- Oil channeling behind casing to surface—When annulus pressure rises and oil appears at the surface during bleed-off, the culprit may be fractured cement or other casing leak.
- Leaking packer—Excess annulus pressure may be caused by a leaking packer. The SNL log can detect high-amplitude broadband noise, which is indicative of gas flow through a leaking packer.
- Tubing or sliding side door leak—Increasing pressure in the annulus that equals tubing pressure suggests communication between the two, which can result from inflow through an unintentional open sliding side door or a tubing joint leak.
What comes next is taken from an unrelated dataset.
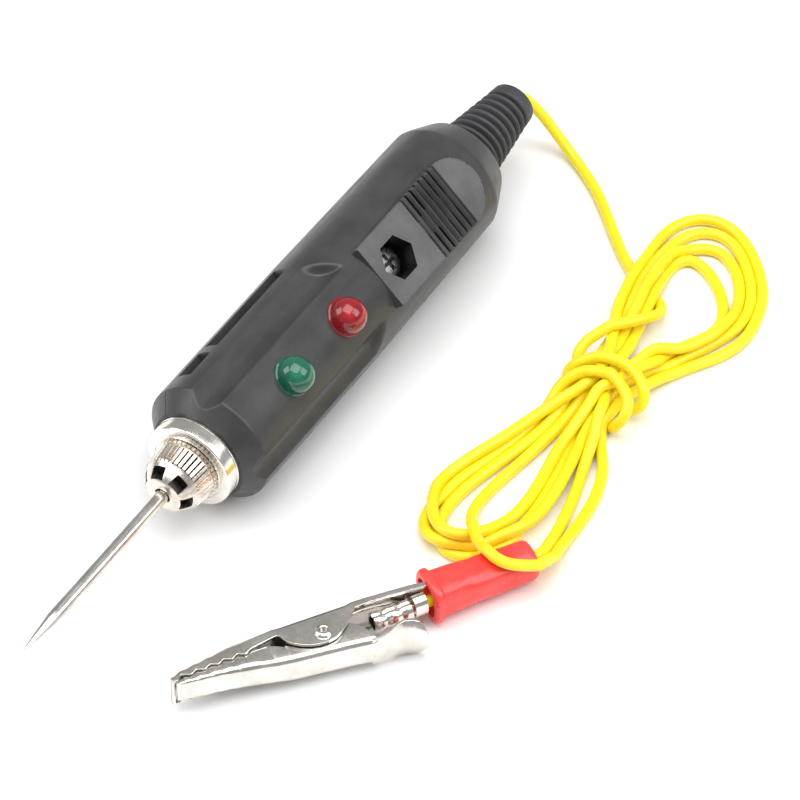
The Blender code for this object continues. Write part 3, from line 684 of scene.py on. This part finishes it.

The log example below illustrates the detection of a production casing leak in an oil-producing well. The survey objective was to identify the cause of oil appearance at the surface and excess pressure in the A annulus. This was achieved by implementing the integrated HPT-SNL technique in two modes—under shut-in conditions and during pressure bleed-off from the A annulus. Shut-in spectral noise logging data revealed no fluid flow noise (see the shut-in SNL column), and the static temperature curve indicated no anomalies, qualifying both as baseline profiles. The SNL detected intense broadband noise during pressure bleed-off from the A annulus, shown in the SNL bleed-off column. Bleed-off temperature data, shown as the blue curve in the temperature column, displayed a heating anomaly created by choke effect during fluid entry into the A annulus at the dashed line. Above that depth, the temperature curves recorded in the two well states deviate. Broadband noise detected at the dashed line is indicative of turbulent fluid flow through a hole. A combined analysis of data recorded at that level indicated a casing leak. Low-frequency noise above the dashed line was caused by fluid flow through the A annulus.